Es ist daher anzunehmen, dass dieser Mechanismus hauptsächlich zu politischen Zwecken Anwendung finden wird, ohne wesentlichen Einfluss auf die Wirtschaft und insbesondere die Tätigkeit ausländischer Investoren auf dem russischen Markt zu nehmen. Hintergrund dieser Annahme ist der Umstand, dass Russland schon seit fast 30 Jahren fester Bestandteil des internationalen Warenverkehrs auf dem Markt ist und dessen Prinzipien anerkennt (insbesondere die Unantastbarkeit des Privateigentums, die unternehmerische Freiheit und Arbeitsfreiheit, die Unzulässigkeit der Monopolbildung und des unlauteren Wettbewerbs u. ä.). Diese Grundsätze sind außerdem ausdrücklich in der russischen Verfassung verankert[3], sodass schwer vorstellbar ist, dass der Beschluss eines internationalen Organs, der unter Berücksichtigung dieser Grundsätze gefasst wurde, der Verfassung der Russischen widersprechen könnte, in der diese Grundsätze ebenfalls festgelegt sind. Nicht auszuschließen ist allerdings ein möglicher Missbrauch (unter anderem durch die politische Lage diktiert) bei der Anwendung des oben beschriebenen Mechanismus in der Praxis.

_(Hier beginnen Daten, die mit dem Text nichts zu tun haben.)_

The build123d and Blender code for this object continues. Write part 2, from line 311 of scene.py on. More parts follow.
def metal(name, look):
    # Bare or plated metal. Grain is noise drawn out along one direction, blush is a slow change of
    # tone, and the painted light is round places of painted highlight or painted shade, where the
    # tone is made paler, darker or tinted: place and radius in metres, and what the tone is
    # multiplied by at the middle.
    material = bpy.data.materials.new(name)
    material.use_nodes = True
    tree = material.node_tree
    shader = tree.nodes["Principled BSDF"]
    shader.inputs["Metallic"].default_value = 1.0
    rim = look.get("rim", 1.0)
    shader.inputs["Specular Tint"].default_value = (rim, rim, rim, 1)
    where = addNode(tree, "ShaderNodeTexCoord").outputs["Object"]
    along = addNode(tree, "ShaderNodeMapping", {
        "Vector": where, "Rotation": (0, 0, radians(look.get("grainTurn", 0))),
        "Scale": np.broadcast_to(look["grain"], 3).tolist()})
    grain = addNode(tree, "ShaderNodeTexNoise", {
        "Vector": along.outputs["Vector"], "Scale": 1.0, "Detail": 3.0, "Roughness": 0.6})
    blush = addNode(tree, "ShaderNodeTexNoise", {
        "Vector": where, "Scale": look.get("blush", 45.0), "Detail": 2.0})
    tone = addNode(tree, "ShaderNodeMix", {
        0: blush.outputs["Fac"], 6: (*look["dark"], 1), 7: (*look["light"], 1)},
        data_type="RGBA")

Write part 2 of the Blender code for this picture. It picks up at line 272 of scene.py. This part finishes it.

[1] Verordnung des Verfassungsgerichts der Russischen Föderation Nr. 21-P vom 14.07.2015.

[2] Vgl. Föderales Verfassungsgesetz Nr. 7-FKS vom 14.12.2015, durch das entsprechende Änderungen am Föderalen Verfassungsgesetz Nr. 1-FKS vom 21.07.1994 „Über das Verfassungsgericht der Russischen Föderation“ vorgenommen wurden.

[3] Vgl. Art. 34-37 der Verfassung der Russischen Föderation.